Northern Europeans will be encouraged to visit southern Europe, and vice versa. Mr. Tajani wants to ensure people's "right to be tourists" remains intact.

Sam A. Robrin

#1
IT'S BEGINNING TO LOOK A LOT LIKE ATLAS
It's Beginning to Look a Lot Like Christmas/Bing Crosby
COPYRIGHT F 2010 (Yup!) by Sam A. Robrin or whoever the hell it is who writes these things. Go ahead and use it (hey,I lifted the melody), but if you make a little money on it, I want some!

It's beginning to look a lot like Atlas.
  Not that I'm surprised.
    Freedom's casually abused
    By officials who've refused
      To understand
      Ideas Rand
  Devised.

It's beginning to look a lot like Atlas--
  Wait another year.
    Think how bureaucrats would be bugged
    If the competent people shrugged
  Off the whole damn schmeer.

Public policy slights
Constitutional rights--
  State interests are given priority.
That the State has lost touch
And is costing too much
  Is recognized by a majority.
    Even Democrats and Republicans are questioning authority!

It's beginning to look a lot like Atlas.
  Not that I'm surprised.
    The facts have surpassed the fiction's
    Picturesque depictions
      Of a State gone too far,
      Like the USSR
  Disguised.

It's beginning to look a lot like Atlas.
  It's the statists' fault.
    As they take everything I've got,
    The question I have is not
  Who but Where's John Galt?

Pat K


jerryswife

It boggles my mind that these idiots come up with these ideas.  I envision them sitting around stoned saying "Man I couldn't live without Ben & Jerry's ice cream.  Man that is a right!  I think everyone should have that, we should make the rich buy the poor ice cream."
"Yeah, and 3D TV, you have to have 3D TV, otherwise you are totally deprived."
"And a Bowflex.  You need that.  Everyone needs exercise."
"And a hot tub.  That's a basic human right."
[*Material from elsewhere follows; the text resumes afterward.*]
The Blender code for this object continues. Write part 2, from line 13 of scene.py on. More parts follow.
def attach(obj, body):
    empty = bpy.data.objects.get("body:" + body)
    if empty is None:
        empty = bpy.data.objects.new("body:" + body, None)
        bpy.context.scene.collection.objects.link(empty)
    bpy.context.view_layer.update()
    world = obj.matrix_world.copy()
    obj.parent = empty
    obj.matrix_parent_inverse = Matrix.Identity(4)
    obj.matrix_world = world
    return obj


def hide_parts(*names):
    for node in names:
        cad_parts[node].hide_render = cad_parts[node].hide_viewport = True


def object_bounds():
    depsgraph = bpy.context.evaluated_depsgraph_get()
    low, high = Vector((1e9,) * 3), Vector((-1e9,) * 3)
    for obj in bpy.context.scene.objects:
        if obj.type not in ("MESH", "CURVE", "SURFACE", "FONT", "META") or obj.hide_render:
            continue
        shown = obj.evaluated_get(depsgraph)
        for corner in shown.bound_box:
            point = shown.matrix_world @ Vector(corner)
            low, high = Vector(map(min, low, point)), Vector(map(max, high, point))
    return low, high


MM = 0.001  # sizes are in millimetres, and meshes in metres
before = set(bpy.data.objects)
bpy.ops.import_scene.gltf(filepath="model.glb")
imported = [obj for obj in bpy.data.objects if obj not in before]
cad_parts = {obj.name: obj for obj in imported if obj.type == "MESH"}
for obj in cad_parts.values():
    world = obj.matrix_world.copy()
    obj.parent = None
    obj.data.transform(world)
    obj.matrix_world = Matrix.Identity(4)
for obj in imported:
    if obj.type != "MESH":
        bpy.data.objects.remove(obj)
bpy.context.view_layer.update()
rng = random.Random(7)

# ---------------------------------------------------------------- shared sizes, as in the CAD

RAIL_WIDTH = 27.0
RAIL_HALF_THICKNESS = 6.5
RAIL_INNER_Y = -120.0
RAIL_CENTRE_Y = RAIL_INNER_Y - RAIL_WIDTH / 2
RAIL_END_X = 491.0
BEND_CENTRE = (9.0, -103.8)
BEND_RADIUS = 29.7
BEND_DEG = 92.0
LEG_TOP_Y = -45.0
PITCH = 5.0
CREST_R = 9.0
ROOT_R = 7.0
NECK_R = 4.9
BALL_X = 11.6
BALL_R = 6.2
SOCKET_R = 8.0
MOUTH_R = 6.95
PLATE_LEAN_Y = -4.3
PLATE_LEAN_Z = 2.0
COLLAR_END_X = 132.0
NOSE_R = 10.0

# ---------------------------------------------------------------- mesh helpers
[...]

Is there anything that they think people should actually work to obtain?  How do their brains get so damaged?

jerryswife

And for some of you, BACON.  Bacon is a basic human right/need, we need to subsidize it so everyone can eat more.

Ogre

I first read Atlas Shrugged in the 90s (I was a deprived youth). I was amazed at that time how much the world already looked like the one described in the book. It was almost prophetic. And yes, I see more and more the things in the book happening (see: Goldman Sach in bed with Obama).
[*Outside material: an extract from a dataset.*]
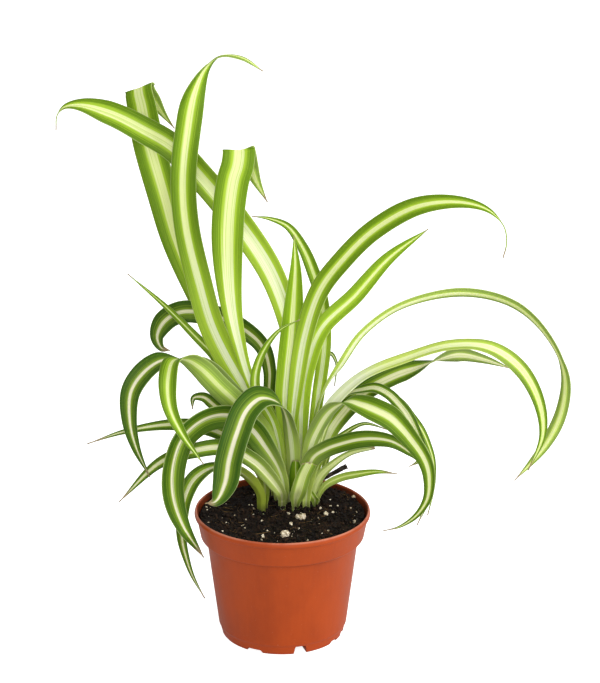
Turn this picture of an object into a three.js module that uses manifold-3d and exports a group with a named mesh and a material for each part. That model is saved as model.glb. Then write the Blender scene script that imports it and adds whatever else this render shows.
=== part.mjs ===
// A variegated spider plant in a round plastic nursery pot, in millimetres, +Z up.
// The pot's axis is x = y = 0 and it stands on z = 0. The front of the plant looks along -Y.
import * as THREE from "three";
import { mergeVertices } from "three/addons/utils/BufferGeometryUtils.js";
import Module from "manifold-3d";

const wasm = await Module();
wasm.setup();

// Driving dimensions of the pot
const RIM_RADIUS = 60;
const POT_HEIGHT = 90;
const FOOT_RADIUS = 42;
const WALL = 1.8;
const LIP_DEPTH = 4;
const BAND_FOOT = 71.5;
const BAND_RADIUS = 55.8;
const BAND_SLOPE = 0.215;
const SHOULDER = 70.8;
const SHOULDER_RADIUS = 51.9;
const FLOOR = 2;
const SHELF = 8;
const SHELF_RADIUS = 29;
const POT_SIDES = 64;

// The gap that parts which only rest on each other keep
const GAP = 0.3;

// Soil and crowns
const SOIL_LEVEL = 84;
const SOIL_HEAP = 5;
const SOIL_BANK = 2.5;
const CROWN_TOP = 84.6;
const CROWN_DEPTH = 20;
const SHEATH = 5;
const CROWN_SIDES = 24;
const SOIL_SIDES = 48;
const SOIL_RINGS = 9;

// Leaf blades
const BLADE_THICKNESS = 0.8;
const TIP_WIDTH = 1;
const SPAN_STEPS = 12;
const STATION_STEP = 6;

// Feet notches in the pot's bottom edge: angle from the front, width and height. The tall ones go on
// inwards as a low slot.
const NOTCHES = [
  { angle: 17, width: 8, height: 7 },
  { angle: -27, width: 11, height: 2.5 },
  { angle: 57, width: 8, height: 2.5 },
  { angle: 76, width: 9, height: 4 },
  { angle: -83, width: 8, height: 4 },
  { angle: -130, width: 11, height: 2.5 },
  { angle: 125, width: 11, height: 2.5 },
  { angle: 180, width: 8, height: 7 },
];
const DRAIN_RADIUS = 2.5;
const DRAIN_REACH = 35;
const DRAIN_SIDES = 12;
const NOTCH_FROM = 33;
const NOTCH_TO = 46;
const TALL_NOTCH = 5;
const SLOT_FROM = 24;
const SLOT_HEIGHT = 1.3;

// Crowns: the short stems that the leaves grow from, as ellipses seen from above
const CROWNS = [
  { name: "crown_main", x: 8.5, y: 27, halfWidth: 20, halfDepth: 18 },
  { name: "crown_left", x: -14, y: 7, halfWidth: 5.5, halfDepth: 6 },
];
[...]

But I have to tell you, when I read this article, I thought more of 1984. After all, in the real world, words have meanings. But in the world of 1984 and the world of government, words only have the meanings that government wants, when they want it. Once upon a time, a right didn't require anything of anyone. But in today's world, with government as god, government grants all rights, and can only provide them to people by taking from others. I guess that's what bothers me most about this kind of action -- it sets the world up for failure by making government gifts rights.

MaineShark

Quote from: jerryswife on April 20, 2010, 08:01 AM NHFTAnd for some of you, BACON.  Bacon is a basic human right/need, we need to subsidize it so everyone can eat more.
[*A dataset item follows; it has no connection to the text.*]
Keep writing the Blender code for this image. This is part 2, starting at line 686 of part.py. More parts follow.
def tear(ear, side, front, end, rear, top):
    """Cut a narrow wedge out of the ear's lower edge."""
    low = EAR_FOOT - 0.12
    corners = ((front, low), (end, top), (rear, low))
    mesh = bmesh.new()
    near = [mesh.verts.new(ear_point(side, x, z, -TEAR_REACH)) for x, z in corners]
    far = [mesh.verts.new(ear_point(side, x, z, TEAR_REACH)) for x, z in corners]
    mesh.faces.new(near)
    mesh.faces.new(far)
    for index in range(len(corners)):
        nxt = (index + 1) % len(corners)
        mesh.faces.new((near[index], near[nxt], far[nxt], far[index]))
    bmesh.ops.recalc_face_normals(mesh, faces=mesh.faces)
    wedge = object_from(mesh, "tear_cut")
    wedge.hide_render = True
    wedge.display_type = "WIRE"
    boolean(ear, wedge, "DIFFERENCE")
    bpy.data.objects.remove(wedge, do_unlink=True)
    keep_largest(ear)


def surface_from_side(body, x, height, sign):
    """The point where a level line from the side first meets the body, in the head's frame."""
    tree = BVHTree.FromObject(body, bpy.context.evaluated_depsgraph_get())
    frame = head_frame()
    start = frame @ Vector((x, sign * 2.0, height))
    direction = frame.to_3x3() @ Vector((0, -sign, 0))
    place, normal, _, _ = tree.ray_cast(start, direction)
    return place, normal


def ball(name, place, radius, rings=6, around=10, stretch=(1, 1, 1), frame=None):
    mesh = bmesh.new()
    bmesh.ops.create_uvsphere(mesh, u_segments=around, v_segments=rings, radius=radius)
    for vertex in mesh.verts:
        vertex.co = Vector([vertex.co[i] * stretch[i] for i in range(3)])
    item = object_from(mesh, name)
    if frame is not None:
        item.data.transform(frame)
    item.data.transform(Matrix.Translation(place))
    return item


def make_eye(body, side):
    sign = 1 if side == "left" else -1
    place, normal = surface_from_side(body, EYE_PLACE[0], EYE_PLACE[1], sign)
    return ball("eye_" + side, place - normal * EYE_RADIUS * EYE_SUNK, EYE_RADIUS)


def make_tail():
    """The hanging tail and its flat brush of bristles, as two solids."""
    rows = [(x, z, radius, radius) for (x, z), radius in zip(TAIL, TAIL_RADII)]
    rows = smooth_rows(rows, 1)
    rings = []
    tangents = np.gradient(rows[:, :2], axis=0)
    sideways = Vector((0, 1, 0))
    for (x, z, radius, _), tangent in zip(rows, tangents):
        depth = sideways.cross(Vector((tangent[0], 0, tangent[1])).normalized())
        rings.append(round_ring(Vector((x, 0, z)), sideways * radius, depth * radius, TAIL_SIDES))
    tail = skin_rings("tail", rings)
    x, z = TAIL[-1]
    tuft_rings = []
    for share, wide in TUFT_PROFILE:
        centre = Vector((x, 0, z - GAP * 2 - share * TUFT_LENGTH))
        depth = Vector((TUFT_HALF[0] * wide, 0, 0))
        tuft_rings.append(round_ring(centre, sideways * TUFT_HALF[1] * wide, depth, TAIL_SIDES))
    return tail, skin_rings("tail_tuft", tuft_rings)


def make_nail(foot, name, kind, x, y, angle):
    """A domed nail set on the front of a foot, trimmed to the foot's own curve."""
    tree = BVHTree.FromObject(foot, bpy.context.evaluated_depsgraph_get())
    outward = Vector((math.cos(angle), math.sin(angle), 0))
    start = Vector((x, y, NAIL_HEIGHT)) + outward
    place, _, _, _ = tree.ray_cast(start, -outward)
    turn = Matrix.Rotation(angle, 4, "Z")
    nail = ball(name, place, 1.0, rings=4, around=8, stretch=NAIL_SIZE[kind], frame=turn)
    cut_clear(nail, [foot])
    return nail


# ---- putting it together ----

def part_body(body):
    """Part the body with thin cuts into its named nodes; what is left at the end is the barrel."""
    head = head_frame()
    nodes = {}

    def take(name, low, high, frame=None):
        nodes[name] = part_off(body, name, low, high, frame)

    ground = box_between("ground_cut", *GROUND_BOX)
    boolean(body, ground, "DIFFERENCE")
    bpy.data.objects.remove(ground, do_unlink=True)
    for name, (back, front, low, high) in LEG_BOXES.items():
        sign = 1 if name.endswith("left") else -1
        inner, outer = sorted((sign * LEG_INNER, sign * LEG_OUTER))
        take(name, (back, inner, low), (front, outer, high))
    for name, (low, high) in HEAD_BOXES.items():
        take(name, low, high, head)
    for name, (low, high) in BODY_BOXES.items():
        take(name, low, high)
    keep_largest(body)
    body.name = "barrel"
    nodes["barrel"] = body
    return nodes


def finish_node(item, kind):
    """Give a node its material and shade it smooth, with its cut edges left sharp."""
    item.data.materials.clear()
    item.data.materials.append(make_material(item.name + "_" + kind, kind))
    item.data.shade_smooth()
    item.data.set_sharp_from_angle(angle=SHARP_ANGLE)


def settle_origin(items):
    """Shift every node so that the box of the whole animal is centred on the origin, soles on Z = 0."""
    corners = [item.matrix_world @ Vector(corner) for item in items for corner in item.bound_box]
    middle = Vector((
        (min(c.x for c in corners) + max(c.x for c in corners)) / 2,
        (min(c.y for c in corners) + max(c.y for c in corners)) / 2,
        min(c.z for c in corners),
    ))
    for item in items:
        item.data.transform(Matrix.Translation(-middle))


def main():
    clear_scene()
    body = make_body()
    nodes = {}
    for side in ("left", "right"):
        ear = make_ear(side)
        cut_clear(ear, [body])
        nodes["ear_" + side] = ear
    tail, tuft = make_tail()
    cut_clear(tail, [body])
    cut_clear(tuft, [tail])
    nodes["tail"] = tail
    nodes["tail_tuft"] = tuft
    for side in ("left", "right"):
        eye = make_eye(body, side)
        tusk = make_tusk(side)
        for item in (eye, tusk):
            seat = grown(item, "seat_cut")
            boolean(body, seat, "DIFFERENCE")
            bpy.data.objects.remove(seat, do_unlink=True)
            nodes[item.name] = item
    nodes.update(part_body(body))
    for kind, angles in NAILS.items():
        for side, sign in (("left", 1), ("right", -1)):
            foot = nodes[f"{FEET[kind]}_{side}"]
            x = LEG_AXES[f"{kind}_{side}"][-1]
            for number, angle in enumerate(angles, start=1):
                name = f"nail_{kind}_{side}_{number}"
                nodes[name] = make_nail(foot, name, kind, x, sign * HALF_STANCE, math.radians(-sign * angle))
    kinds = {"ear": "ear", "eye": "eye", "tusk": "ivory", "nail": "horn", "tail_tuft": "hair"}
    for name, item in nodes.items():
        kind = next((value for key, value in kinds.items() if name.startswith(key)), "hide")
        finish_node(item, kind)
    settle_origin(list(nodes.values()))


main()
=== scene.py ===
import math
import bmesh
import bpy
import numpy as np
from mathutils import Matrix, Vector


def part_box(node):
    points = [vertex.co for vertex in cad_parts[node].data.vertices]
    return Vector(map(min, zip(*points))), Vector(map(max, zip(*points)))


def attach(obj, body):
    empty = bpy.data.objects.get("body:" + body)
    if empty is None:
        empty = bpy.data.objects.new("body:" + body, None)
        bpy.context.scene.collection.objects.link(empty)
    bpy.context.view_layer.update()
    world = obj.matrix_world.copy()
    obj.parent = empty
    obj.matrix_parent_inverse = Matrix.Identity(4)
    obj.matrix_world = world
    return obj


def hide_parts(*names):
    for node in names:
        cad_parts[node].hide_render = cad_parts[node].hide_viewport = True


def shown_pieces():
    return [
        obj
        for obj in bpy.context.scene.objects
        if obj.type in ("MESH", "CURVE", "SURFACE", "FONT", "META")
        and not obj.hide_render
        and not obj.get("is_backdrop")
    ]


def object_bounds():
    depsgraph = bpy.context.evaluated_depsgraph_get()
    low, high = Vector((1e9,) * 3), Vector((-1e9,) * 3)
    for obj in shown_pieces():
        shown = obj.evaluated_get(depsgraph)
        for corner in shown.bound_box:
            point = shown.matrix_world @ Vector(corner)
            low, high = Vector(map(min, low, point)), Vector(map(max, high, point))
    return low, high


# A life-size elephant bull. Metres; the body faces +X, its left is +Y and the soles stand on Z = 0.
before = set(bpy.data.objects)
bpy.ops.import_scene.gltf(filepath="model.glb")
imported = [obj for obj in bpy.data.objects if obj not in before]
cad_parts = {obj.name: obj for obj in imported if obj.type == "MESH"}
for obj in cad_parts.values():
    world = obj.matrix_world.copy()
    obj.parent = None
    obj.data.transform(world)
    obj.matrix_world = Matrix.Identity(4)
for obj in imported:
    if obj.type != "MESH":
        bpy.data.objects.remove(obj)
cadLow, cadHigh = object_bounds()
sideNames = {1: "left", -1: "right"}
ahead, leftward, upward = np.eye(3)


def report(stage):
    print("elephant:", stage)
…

They already subsidize enough bacon...

...although the State's bacon is mostly still on the hoof.

Joe

Kat Kanning

None of the copies I read had blurbs at the start of chapters.

Pat K

Quote from: Kat Kanning on April 20, 2010, 01:13 PM NHFT
None of the copies I read had blurbs at the start of chapters.

So what are you saying?
Do you want subsidized blurbs, huh is that what ya want. ;D

Kat Kanning

Ya, I've been ripped off, I didn't get my constitutionally guaranteed blurbs.

Lloyd Danforth

I guess it wasn't chapter headings. Maybe it was when each new year is introduced. When it was revealed that Reagan's wife passed along her Astrologers reports to her husband, it sounded familiar. The next time I read AS, there it was!  Oren Boyle, or, his wife consulting an Astrologist. It was in one of those places in the book.

Sam A. Robrin

If you're an old-line Rand-watcher, and had subscriptions to The Objectivist, The Ayn Rand Letter, etc., you may be remembering the clippings Rand ran therein--reminiscent of the National Lampoon's "True Facts" section--which she called "The Horror File."  It wouldn't be difficult to start up one of those--but who would have the room to store all the qualifying material?

Lloyd Danforth

No. It was in the novel. I guess, just somewhere in the text. If I read it a seventh time, I will note the pages.

Jim Johnson

I ripped mine in half right there where Rearden signed over his steel to the government.
I got a hard cover edition after that.

I recommend that people not read it in any expensive electronic form.

Kat Kanning

Having the book in two halves sounds like a good idea to me.